**** GIVEN INFORMATION
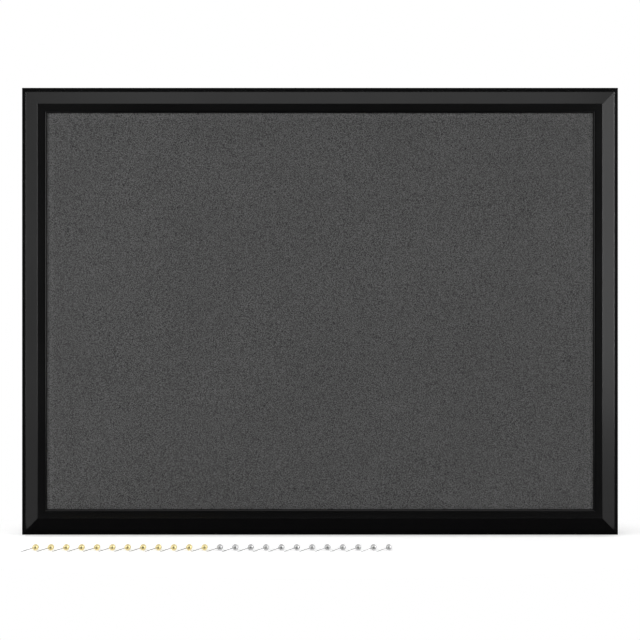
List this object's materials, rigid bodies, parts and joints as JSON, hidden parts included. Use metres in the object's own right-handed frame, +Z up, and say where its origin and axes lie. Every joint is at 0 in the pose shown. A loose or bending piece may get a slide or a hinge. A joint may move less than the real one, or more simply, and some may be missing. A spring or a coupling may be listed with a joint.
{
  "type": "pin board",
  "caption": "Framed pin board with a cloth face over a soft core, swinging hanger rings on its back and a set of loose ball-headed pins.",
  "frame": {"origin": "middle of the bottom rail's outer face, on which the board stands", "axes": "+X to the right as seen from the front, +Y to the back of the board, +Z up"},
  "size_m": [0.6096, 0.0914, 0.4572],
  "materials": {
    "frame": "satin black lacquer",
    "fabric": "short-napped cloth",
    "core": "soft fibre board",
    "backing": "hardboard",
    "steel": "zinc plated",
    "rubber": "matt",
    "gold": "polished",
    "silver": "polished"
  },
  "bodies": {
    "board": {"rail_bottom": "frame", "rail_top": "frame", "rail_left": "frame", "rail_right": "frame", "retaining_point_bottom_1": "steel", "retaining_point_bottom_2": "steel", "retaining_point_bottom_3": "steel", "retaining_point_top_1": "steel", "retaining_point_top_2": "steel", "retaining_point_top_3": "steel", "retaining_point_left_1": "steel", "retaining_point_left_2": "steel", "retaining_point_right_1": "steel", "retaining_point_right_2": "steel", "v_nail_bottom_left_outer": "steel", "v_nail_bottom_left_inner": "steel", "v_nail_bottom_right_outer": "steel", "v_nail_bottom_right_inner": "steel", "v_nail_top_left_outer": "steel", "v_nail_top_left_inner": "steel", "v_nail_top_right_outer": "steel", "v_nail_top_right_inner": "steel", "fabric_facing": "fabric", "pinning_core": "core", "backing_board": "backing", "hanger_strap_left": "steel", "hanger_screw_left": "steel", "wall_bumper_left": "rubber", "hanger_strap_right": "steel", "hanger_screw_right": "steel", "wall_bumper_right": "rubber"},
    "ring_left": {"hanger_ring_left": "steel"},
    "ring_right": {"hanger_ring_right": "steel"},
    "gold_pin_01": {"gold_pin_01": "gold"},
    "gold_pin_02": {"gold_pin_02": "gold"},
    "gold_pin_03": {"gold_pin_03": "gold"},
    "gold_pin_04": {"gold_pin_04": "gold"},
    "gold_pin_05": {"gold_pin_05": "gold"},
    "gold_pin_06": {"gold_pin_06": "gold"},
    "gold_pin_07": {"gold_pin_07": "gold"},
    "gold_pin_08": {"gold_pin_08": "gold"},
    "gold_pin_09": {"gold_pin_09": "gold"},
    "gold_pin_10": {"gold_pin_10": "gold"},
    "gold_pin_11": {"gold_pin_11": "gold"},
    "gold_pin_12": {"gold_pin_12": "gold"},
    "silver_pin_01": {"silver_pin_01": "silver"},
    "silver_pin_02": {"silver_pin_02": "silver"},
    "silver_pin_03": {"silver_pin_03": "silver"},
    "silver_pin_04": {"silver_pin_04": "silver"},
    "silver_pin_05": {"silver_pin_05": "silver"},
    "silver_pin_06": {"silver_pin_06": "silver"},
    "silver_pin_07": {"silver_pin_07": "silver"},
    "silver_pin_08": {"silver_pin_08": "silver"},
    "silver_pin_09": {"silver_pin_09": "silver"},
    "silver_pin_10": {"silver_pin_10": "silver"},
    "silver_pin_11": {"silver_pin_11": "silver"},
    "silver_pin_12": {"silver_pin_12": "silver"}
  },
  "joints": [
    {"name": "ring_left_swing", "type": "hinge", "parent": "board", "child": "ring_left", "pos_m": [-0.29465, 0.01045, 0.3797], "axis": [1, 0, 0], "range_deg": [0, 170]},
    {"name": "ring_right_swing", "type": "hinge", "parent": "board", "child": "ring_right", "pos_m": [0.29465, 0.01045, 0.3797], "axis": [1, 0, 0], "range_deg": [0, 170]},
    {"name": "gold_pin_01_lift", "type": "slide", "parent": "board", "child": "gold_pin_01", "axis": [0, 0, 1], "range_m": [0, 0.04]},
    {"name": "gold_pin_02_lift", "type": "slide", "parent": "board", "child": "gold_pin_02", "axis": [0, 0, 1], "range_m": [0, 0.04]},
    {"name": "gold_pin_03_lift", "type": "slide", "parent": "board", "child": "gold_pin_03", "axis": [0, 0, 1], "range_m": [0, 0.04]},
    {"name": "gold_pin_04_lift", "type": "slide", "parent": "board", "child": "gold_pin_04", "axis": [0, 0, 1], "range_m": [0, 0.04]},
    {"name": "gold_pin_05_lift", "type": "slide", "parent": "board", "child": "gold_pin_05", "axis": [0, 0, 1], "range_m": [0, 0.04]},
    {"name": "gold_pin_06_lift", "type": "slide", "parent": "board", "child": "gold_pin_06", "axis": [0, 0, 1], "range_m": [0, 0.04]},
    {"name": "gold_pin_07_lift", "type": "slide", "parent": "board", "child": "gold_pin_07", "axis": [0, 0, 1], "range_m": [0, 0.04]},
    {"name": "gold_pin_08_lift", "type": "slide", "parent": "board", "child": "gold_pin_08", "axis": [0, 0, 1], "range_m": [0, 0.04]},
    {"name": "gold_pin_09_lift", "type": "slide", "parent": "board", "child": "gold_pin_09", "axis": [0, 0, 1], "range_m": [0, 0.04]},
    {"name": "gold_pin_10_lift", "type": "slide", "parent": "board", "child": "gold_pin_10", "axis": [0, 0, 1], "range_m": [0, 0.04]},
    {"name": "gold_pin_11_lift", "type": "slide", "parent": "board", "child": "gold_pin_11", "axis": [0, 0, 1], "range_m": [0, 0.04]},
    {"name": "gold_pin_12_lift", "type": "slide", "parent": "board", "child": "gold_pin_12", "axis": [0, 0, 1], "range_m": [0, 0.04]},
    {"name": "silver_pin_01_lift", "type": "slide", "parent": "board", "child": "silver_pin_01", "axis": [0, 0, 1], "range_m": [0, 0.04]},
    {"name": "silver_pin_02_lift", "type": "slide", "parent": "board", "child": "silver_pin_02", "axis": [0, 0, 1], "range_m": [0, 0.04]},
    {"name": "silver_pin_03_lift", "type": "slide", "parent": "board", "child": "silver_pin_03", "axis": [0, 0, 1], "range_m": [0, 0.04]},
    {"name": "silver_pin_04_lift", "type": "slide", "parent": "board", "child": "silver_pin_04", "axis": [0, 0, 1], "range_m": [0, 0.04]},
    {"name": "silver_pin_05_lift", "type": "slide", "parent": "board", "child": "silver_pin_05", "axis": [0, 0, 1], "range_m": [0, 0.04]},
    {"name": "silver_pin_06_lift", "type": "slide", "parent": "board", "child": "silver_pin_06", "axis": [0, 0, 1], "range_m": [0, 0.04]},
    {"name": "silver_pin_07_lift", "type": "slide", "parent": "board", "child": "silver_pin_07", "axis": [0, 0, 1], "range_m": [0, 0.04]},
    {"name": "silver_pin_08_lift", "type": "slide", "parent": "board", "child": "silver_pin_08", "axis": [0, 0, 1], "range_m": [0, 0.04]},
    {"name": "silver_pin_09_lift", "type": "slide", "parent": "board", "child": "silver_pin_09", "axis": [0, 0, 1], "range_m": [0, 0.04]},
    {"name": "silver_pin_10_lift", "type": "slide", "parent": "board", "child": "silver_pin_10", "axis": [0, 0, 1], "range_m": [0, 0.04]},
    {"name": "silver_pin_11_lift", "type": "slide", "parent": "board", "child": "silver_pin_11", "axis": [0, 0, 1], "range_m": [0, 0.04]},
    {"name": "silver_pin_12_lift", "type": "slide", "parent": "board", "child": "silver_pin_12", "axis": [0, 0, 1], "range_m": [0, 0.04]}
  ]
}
********
### SET PROBLEM
Write the entire listing out again, word for word.

### WORKED SOLUTION
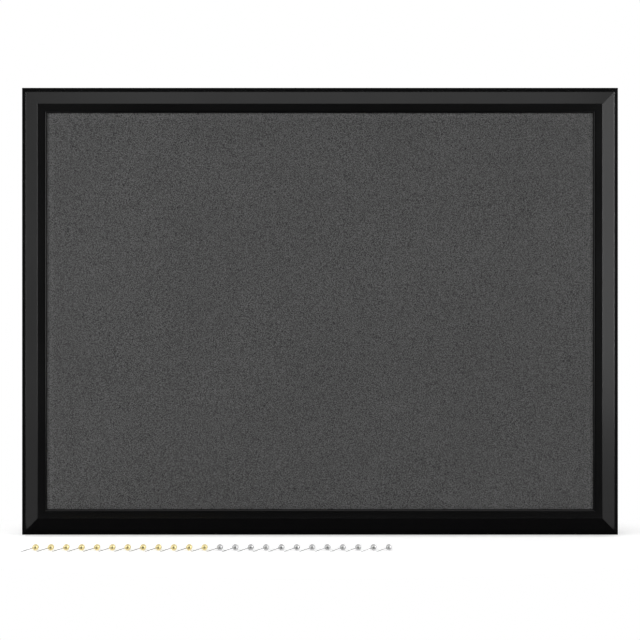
List this object's materials, rigid bodies, parts and joints as JSON, hidden parts included. Use metres in the object's own right-handed frame, +Z up, and say where its origin and axes lie. Every joint is at 0 in the pose shown. A loose or bending piece may get a slide or a hinge. A joint may move less than the real one, or more simply, and some may be missing. A spring or a coupling may be listed with a joint.
{
  "type": "pin board",
  "caption": "Framed pin board with a cloth face over a soft core, swinging hanger rings on its back and a set of loose ball-headed pins.",
  "frame": {"origin": "middle of the bottom rail's outer face, on which the board stands", "axes": "+X to the right as seen from the front, +Y to the back of the board, +Z up"},
  "size_m": [0.6096, 0.0914, 0.4572],
  "materials": {
    "frame": "satin black lacquer",
    "fabric": "short-napped cloth",
    "core": "soft fibre board",
    "backing": "hardboard",
    "steel": "zinc plated",
    "rubber": "matt",
    "gold": "polished",
    "silver": "polished"
  },
  "bodies": {
    "board": {"rail_bottom": "frame", "rail_top": "frame", "rail_left": "frame", "rail_right": "frame", "retaining_point_bottom_1": "steel", "retaining_point_bottom_2": "steel", "retaining_point_bottom_3": "steel", "retaining_point_top_1": "steel", "retaining_point_top_2": "steel", "retaining_point_top_3": "steel", "retaining_point_left_1": "steel", "retaining_point_left_2": "steel", "retaining_point_right_1": "steel", "retaining_point_right_2": "steel", "v_nail_bottom_left_outer": "steel", "v_nail_bottom_left_inner": "steel", "v_nail_bottom_right_outer": "steel", "v_nail_bottom_right_inner": "steel", "v_nail_top_left_outer": "steel", "v_nail_top_left_inner": "steel", "v_nail_top_right_outer": "steel", "v_nail_top_right_inner": "steel", "fabric_facing": "fabric", "pinning_core": "core", "backing_board": "backing", "hanger_strap_left": "steel", "hanger_screw_left": "steel", "wall_bumper_left": "rubber", "hanger_strap_right": "steel", "hanger_screw_right": "steel", "wall_bumper_right": "rubber"},
    "ring_left": {"hanger_ring_left": "steel"},
    "ring_right": {"hanger_ring_right": "steel"},
    "gold_pin_01": {"gold_pin_01": "gold"},
    "gold_pin_02": {"gold_pin_02": "gold"},
    "gold_pin_03": {"gold_pin_03": "gold"},
    "gold_pin_04": {"gold_pin_04": "gold"},
    "gold_pin_05": {"gold_pin_05": "gold"},
    "gold_pin_06": {"gold_pin_06": "gold"},
    "gold_pin_07": {"gold_pin_07": "gold"},
    "gold_pin_08": {"gold_pin_08": "gold"},
    "gold_pin_09": {"gold_pin_09": "gold"},
    "gold_pin_10": {"gold_pin_10": "gold"},
    "gold_pin_11": {"gold_pin_11": "gold"},
    "gold_pin_12": {"gold_pin_12": "gold"},
    "silver_pin_01": {"silver_pin_01": "silver"},
    "silver_pin_02": {"silver_pin_02": "silver"},
    "silver_pin_03": {"silver_pin_03": "silver"},
    "silver_pin_04": {"silver_pin_04": "silver"},
    "silver_pin_05": {"silver_pin_05": "silver"},
    "silver_pin_06": {"silver_pin_06": "silver"},
    "silver_pin_07": {"silver_pin_07": "silver"},
    "silver_pin_08": {"silver_pin_08": "silver"},
    "silver_pin_09": {"silver_pin_09": "silver"},
    "silver_pin_10": {"silver_pin_10": "silver"},
    "silver_pin_11": {"silver_pin_11": "silver"},
    "silver_pin_12": {"silver_pin_12": "silver"}
  },
  "joints": [
    {"name": "ring_left_swing", "type": "hinge", "parent": "board", "child": "ring_left", "pos_m": [-0.29465, 0.01045, 0.3797], "axis": [1, 0, 0], "range_deg": [0, 170]},
    {"name": "ring_right_swing", "type": "hinge", "parent": "board", "child": "ring_right", "pos_m": [0.29465, 0.01045, 0.3797], "axis": [1, 0, 0], "range_deg": [0, 170]},
    {"name": "gold_pin_01_lift", "type": "slide", "parent": "board", "child": "gold_pin_01", "axis": [0, 0, 1], "range_m": [0, 0.04]},
    {"name": "gold_pin_02_lift", "type": "slide", "parent": "board", "child": "gold_pin_02", "axis": [0, 0, 1], "range_m": [0, 0.04]},
    {"name": "gold_pin_03_lift", "type": "slide", "parent": "board", "child": "gold_pin_03", "axis": [0, 0, 1], "range_m": [0, 0.04]},
    {"name": "gold_pin_04_lift", "type": "slide", "parent": "board", "child": "gold_pin_04", "axis": [0, 0, 1], "range_m": [0, 0.04]},
    {"name": "gold_pin_05_lift", "type": "slide", "parent": "board", "child": "gold_pin_05", "axis": [0, 0, 1], "range_m": [0, 0.04]},
    {"name": "gold_pin_06_lift", "type": "slide", "parent": "board", "child": "gold_pin_06", "axis": [0, 0, 1], "range_m": [0, 0.04]},
    {"name": "gold_pin_07_lift", "type": "slide", "parent": "board", "child": "gold_pin_07", "axis": [0, 0, 1], "range_m": [0, 0.04]},
    {"name": "gold_pin_08_lift", "type": "slide", "parent": "board", "child": "gold_pin_08", "axis": [0, 0, 1], "range_m": [0, 0.04]},
    {"name": "gold_pin_09_lift", "type": "slide", "parent": "board", "child": "gold_pin_09", "axis": [0, 0, 1], "range_m": [0, 0.04]},
    {"name": "gold_pin_10_lift", "type": "slide", "parent": "board", "child": "gold_pin_10", "axis": [0, 0, 1], "range_m": [0, 0.04]},
    {"name": "gold_pin_11_lift", "type": "slide", "parent": "board", "child": "gold_pin_11", "axis": [0, 0, 1], "range_m": [0, 0.04]},
    {"name": "gold_pin_12_lift", "type": "slide", "parent": "board", "child": "gold_pin_12", "axis": [0, 0, 1], "range_m": [0, 0.04]},
    {"name": "silver_pin_01_lift", "type": "slide", "parent": "board", "child": "silver_pin_01", "axis": [0, 0, 1], "range_m": [0, 0.04]},
    {"name": "silver_pin_02_lift", "type": "slide", "parent": "board", "child": "silver_pin_02", "axis": [0, 0, 1], "range_m": [0, 0.04]},
    {"name": "silver_pin_03_lift", "type": "slide", "parent": "board", "child": "silver_pin_03", "axis": [0, 0, 1], "range_m": [0, 0.04]},
    {"name": "silver_pin_04_lift", "type": "slide", "parent": "board", "child": "silver_pin_04", "axis": [0, 0, 1], "range_m": [0, 0.04]},
    {"name": "silver_pin_05_lift", "type": "slide", "parent": "board", "child": "silver_pin_05", "axis": [0, 0, 1], "range_m": [0, 0.04]},
    {"name": "silver_pin_06_lift", "type": "slide", "parent": "board", "child": "silver_pin_06", "axis": [0, 0, 1], "range_m": [0, 0.04]},
    {"name": "silver_pin_07_lift", "type": "slide", "parent": "board", "child": "silver_pin_07", "axis": [0, 0, 1], "range_m": [0, 0.04]},
    {"name": "silver_pin_08_lift", "type": "slide", "parent": "board", "child": "silver_pin_08", "axis": [0, 0, 1], "range_m": [0, 0.04]},
    {"name": "silver_pin_09_lift", "type": "slide", "parent": "board", "child": "silver_pin_09", "axis": [0, 0, 1], "range_m": [0, 0.04]},
    {"name": "silver_pin_10_lift", "type": "slide", "parent": "board", "child": "silver_pin_10", "axis": [0, 0, 1], "range_m": [0, 0.04]},
    {"name": "silver_pin_11_lift", "type": "slide", "parent": "board", "child": "silver_pin_11", "axis": [0, 0, 1], "range_m": [0, 0.04]},
    {"name": "silver_pin_12_lift", "type": "slide", "parent": "board", "child": "silver_pin_12", "axis": [0, 0, 1], "range_m": [0, 0.04]}
  ]
}